Competing Effects of Network Architecture and Composition on Polydomain Liquid Crystal Elastomers

Main-chain liquid crystal elastomers (LCEs) are synthesized to investigate the interplay of the composition and network structure on LCE nematic-to-isotropic (N–I) transitions. We focus on networks synthesized from liquid crystalline oligomers reacted with tri- or tetrafunctional nonmesogenic cross-linker molecules. We find that coupling between mesogens and the polymer backbone increases with the degree of cross-linking. However, this enhanced coupling competes with mesogenic dilution arising from the cross-linker molecules to determine the N–I transition temperature (T_NI).
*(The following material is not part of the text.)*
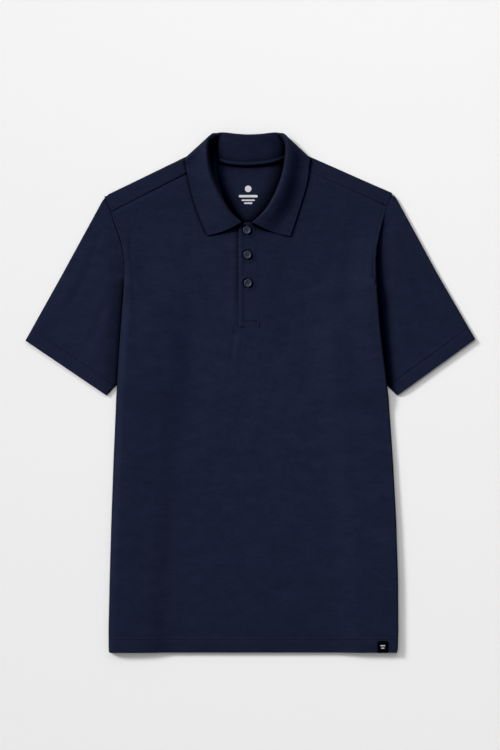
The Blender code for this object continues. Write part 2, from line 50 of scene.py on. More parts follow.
# The laid form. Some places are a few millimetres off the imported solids', where the photograph shows it.
# A side of -1 is the picture's left, 1 its right.
WALL, PLACKET_WALL = 1.0, 1.4   # thicknesses of the solids
GAP = 0.35                # between sewn or lying pieces
HALF = 190.0              # a panel's half width in its own coordinates
FRONT_ROLL, BACK_ROLL, SHOULDER_ROLL = 2.4, 1.0, 1.5   # radii of the turned edges
FRONT_REST, BACK_REST = 2.2, 0.5   # heights of the panels' middles
TURNED_STACK = 3.4        # how much two turned-under layers lift the back
SLEEVE_STACK = 3.2        # how much a sleeve lifts what lies on it
SLEEVE_LOFT = 3.5         # a sleeve's upper layer clear of the body
SLEEVE_LOW = {-1: 2.7, 1: 1.2}  # and below the body or close to it
PLACKET_FOOT = 91.0
PLACKET_LEFT, PLACKET_RIGHT = -17.0, 14.0
HEM_LOFT = 2.2            # how much higher the front lies towards its hem
BUTTON_HEIGHT = 2.4
HOLES_AWAY = 1.55         # the holes' distance from the button's middle
HEM = -371.2
SEAM_LEVEL = 165.0        # above it the armhole seam shows, below it the side turns under


def rows_of(kind, *rows):
    return tuple(kind(*row) for row in rows)


# The body's width on each side of X = 0 and how much of each side is turned under, by level
Level = namedtuple("Level", "y left right turned")
SIDES = rows_of(
    Level,
    (-372, 198.9, 206.8, 52), (-369, 199.7, 207.9, 52), (-364, 199.9, 208.4, 52), (-340, 200, 208.9, 53),
    (-269, 198.4, 208.6, 55), (-183, 196, 206, 58), (-97, 192.9, 201.4, 61), (-9, 189, 195.2, 65),
    (48, 185.4, 188.3, 67), (80, 183.1, 184.3, 68), (105, 181.3, 181.9, 43), (130, 179.4, 180.1, 18),
    (140, 178.5, 179.2, 8.5), (147, 178, 178.6, 5), (155, 177.7, 178.3, 2.5), (165, 179.5, 180.2, 0),
    (189, 180.6, 179.9, 0), (207, 183, 181.4, 0), (222, 186.5, 184.6, 0), (235, 191.3, 187.4, 0),
    (247, 196, 190, 0), (259.4, 198.8, 193.2, 0), (268, 198.8, 195.5, 0),
)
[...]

When cross-linker molecules are dilute, the degree of cross-linking directly correlates to the change in T_NI from the oligomer to LCE (ΔT_NI) through mesogen–backbone coupling. In this regime, ΔT_NI ranges from 2.9 to 12.2 °C and 2.9–13.9 °C for tri- and tetrafunctional cross-linkers, respectively. At high cross-linker concentrations, deviations from this linear relationship appear. Further, the fractional mesogen content within an oligomer chain induces molecular weight-dependent mesogenic dilution effects arising from the flexible spacer molecules. Analysis of the N–I transition peak reveals a maximum latent heat per gram of mesogen (ΔH_NI,mes) for this system.